------ RAW RECORDS

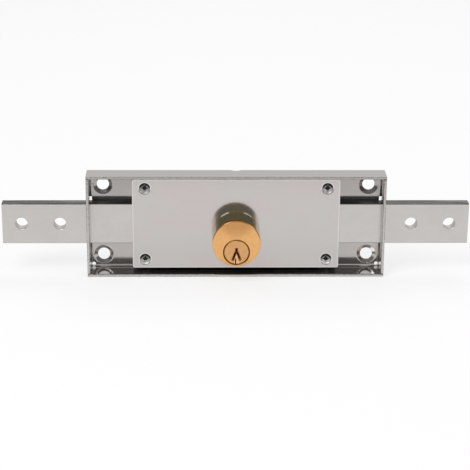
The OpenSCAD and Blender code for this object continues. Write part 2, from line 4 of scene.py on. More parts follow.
import bmesh
import bpy
from mathutils import Euler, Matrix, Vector


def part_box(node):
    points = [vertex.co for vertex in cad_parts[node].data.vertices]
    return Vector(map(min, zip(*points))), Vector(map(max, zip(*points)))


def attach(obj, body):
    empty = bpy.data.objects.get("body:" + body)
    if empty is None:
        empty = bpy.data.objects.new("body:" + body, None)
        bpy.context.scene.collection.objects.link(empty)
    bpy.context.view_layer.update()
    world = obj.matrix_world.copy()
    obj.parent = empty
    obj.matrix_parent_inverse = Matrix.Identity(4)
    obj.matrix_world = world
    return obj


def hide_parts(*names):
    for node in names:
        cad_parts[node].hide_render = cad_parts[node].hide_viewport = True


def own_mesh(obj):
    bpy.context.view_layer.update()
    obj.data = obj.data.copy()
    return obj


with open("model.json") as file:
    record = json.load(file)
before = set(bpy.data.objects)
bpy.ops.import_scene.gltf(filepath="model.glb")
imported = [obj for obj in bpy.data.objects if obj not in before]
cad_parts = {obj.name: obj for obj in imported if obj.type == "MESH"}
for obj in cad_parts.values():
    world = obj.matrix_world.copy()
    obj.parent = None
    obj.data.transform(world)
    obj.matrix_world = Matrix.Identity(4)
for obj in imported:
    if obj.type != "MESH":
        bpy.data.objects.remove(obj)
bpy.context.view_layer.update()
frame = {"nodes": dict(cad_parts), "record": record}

# Everything is in metres, with the front of the lock towards -Y and its top towards +Z.
# The sizes that are repeated here are those of the solids, in millimetres.
MM = 0.001
HEAD_WIDTH = 4.86

low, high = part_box("cylinder_body")
FACE_Y = low.y
CYLINDER_Z = (low.z + high.z) / 2
low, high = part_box("plug")
PLUG_Z = (low.z + high.z) / 2
PLUG_R = (high.z - low.z) / 2
CASE_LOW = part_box("case")[0]
PLATE_LOW, PLATE_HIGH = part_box("cover_plate")
PLATE_FRONT_Y = PLATE_LOW.y
low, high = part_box("cover_screws")
COVER_HEAD_Y = low.y
SCREWS_Z = (low.z + high.z) / 2
SCREW_X = high.x - HEAD_WIDTH / 2 * MM
SCREW_RISE = (high.z - low.z - HEAD_WIDTH * MM) / 2

BODY_OF = {node: body for body, nodes in frame["record"]["behaviour"]["bodies"].items() for node in nodes}
SLOT_OF = {part["node"]: part["material_slot"] for part in frame["record"]["subparts"]}


class Field:
    """The value of one socket. Sums and products of fields add the Math nodes that they stand for."""

    def __init__(self, graph, socket):
        self.graph = graph
        self.socket = socket

    def math(self, operation, *values, clamp=False):
        settings = {"operation": operation, "use_clamp": clamp}
        return self.graph.node("ShaderNodeMath", settings, dict(enumerate(values)))

    def __add__(self, other):
        return self.math("ADD", self, other)

    def __sub__(self, other):
        return self.math("SUBTRACT", self, other)

    def __rsub__(self, other):
        return self.math("SUBTRACT", other, self)

    def __mul__(self, other):
        return self.math("MULTIPLY", self, other)

    def __truediv__(self, other):
        return self.math("DIVIDE", self, other)

    def __pow__(self, other):
        return self.math("POWER", self, other)

    def __abs__(self):
        return self.math("ABSOLUTE", self)

    def __neg__(self):
        return self.math("MULTIPLY", self, -1.0)

    __radd__ = __add__
    __rmul__ = __mul__

    def sine(self):
        return self.math("SINE", self)

    def cosine(self):
        return self.math("COSINE", self)

    def ramp(self, start, end):
        """0 before start, 1 after end, and a smooth step between them."""
        settings = {"interpolation_type": "SMOOTHSTEP"}
        sockets = {"Value": self, "From Min": start, "From Max": end}
        return self.graph.node("ShaderNodeMapRange", settings, sockets)


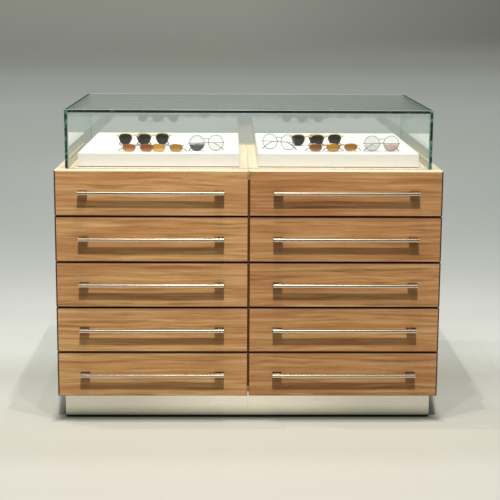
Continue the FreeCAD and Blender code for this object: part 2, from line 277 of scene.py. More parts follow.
@dataclass(frozen=True)
class OakVeneer(Finish):
    """Rift-cut oak veneer under a satin lacquer.

    The leaf is sliced, so its growth rings show as long straight streaks that wander a little, with
    short dark pores between them. The lacquer gives it a soft sheen and no gloss. A front's edges and
    bevels are drawn darker than its face: painted shade, for the shade in the gaps between the fronts
    and on the bevels. A banded panel's upright front and rear edges are lipped with veneer whose grain
    stands upright. The leaf is the part of the pattern that a piece is cut from, and the depth is how
    far its colour goes towards the deep one.
    """

    run: Grain = Grain.ALONG_X
    leaf: float = 0.0
    depth: float = 0.0
    pale: str = "#F8C98F"
    middle: str = "#DAA66A"
    dark: str = "#976731"
    flush: str = "#C98955"
    deep: str = "#D2BFBA"
    # Painted shade: edge darkens a front's edges and bevels, and top_edge its edges that look up.
    edge: str | None = None
    top_edge: str = "#6E4826"
    banded: bool = False
    sway: Streaks = Streaks(240, 70, 1.0)
    sway_reach: float = 0.017
    rings: Streaks = Streaks(300, 8.5, 2.0, 3.1)
    lines: Streaks = Streaks(110, 1.8, 2.0, 7.7)
    line_weight: float = 0.44
    bands: Streaks = Streaks(700, 17, 1.5, 12.9)
    pores: Streaks = Streaks(16, 0.6, 1.0, 21.3)

    def surface(self, tree: Tree) -> Node:
        """Draws rings, broad bands, fine lines and pores.

        Args:
            tree: the material's node tree.

        Returns:
            The shader node.
        """
        place = self.lipped_place(tree) if self.banded else add(tree, "TexCoord").outputs["Object"]
        sway = self.sway.draw(tree, place, self.run, self.leaf).outputs["Color"]
        place = add(tree, "VectorMath", TIMES_PLUS, {0: sway, 1: (self.sway_reach,) * 3, 2: place})
        rings, lines, bands, pores = [
            layer.draw(tree, place, self.run, self.leaf)
            for layer in (self.rings, self.lines, self.bands, self.pores)
        ]
        weighed = {0: lines, 1: self.line_weight, 2: -self.line_weight / 2}
        mixed = add(tree, "Math", PLUS, {0: add(tree, "Math", TIMES_PLUS, weighed), 1: rings})
        stops = [(0.17, self.dark), (0.45, self.middle), (0.74, self.pale)]
        wood = add(tree, "ValToRGB", {"stops": stops}, {"Fac": mixed})
        warm = add(tree, "MapRange", None, stretch(bands, 0.48, 0.66, 0.0, 0.6))
        wood = add(tree, "Mix", COLOURS, {0: warm, 6: wood, 7: self.flush})
        wood = add(tree, "Mix", COLOURS_MULTIPLIED, {0: self.depth, 6: wood, 7: self.deep})
        pit = add(tree, "MapRange", None, stretch(pores, 0.64, 0.72, 1.0, 0.72))
        wood = shaded(tree, wood, pit)
        # Painted shade on the edges and bevels.
        if self.edge:
            wood = self.shaded_edges(tree, wood)
        height = add(tree, "Math", TIMES_PLUS, {0: lines, 1: 0.35, 2: pit})
        relief = add(tree, "Bump", None, {"Height": height, "Strength": 0.25, "Distance": 0.1 * MM})
        sheen = add(tree, "MapRange", None, stretch(mixed, 0.3, 0.7, 0.56, 0.46))
        lacquer = {"Roughness": sheen, "IOR": 1.5, "Specular IOR Level": 0.35}
        return add(tree, "BsdfPrincipled", None, {"Base Color": wood, "Normal": relief, **lacquer})

    def lipped_place(self, tree: Tree) -> Node:
        """Turns the grain upright on the faces that look forward or back.

        Args:
            tree: the material's node tree.

        Returns:
            The node with the position to draw the wood at.
        """
        coordinates = add(tree, "TexCoord")
        place = coordinates.outputs["Object"]
        at = add(tree, "SeparateXYZ", None, {0: place}).outputs
        turned = add(tree, "CombineXYZ", None, {0: at["X"], 1: at["Z"], 2: at["Y"]})
        normal = add(tree, "SeparateXYZ", None, {0: coordinates.outputs["Normal"]})
        forward = add(tree, "Math", UNSIGNED, {0: normal.outputs["Y"]})
        lipped = add(tree, "Math", ABOVE, {0: forward, 1: 0.7})
        return add(tree, "Mix", {"data_type": "VECTOR"}, {0: lipped, 4: place, 5: turned})

    def shaded_edges(self, tree: Tree, wood: Node) -> Node:
        """Paints shade on the edges, and gives the top edge its own colour.

        Args:
            tree: the material's node tree.
            wood: the face's colour.

        Returns:
            The node with the changed colour.
        """
        normal = add(tree, "SeparateXYZ", None, {0: add(tree, "TexCoord").outputs["Normal"]})
        forward = add(tree, "Math", UNSIGNED, {0: normal.outputs["Y"]})
        is_edge = add(tree, "Math", BELOW, {0: forward, 1: 0.9})
        edge = add(tree, "Mix", COLOURS, {0: looks_up(tree, 0.5), 6: self.edge, 7: self.top_edge})
        return add(tree, "Mix", COLOURS, {0: is_edge, 6: wood, 7: edge})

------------

■ WRITTEN EXERCISE
Quote the listing above from its first line to the line with "if empty is", inclusive, and add nothing.

■ SOLUTION BELOW
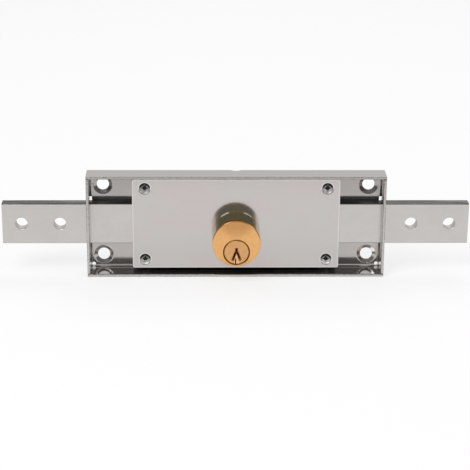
The OpenSCAD and Blender code for this object continues. Write part 2, from line 4 of scene.py on. More parts follow.
import bmesh
import bpy
from mathutils import Euler, Matrix, Vector


def part_box(node):
    points = [vertex.co for vertex in cad_parts[node].data.vertices]
    return Vector(map(min, zip(*points))), Vector(map(max, zip(*points)))


def attach(obj, body):
    empty = bpy.data.objects.get("body:" + body)
    if empty is None:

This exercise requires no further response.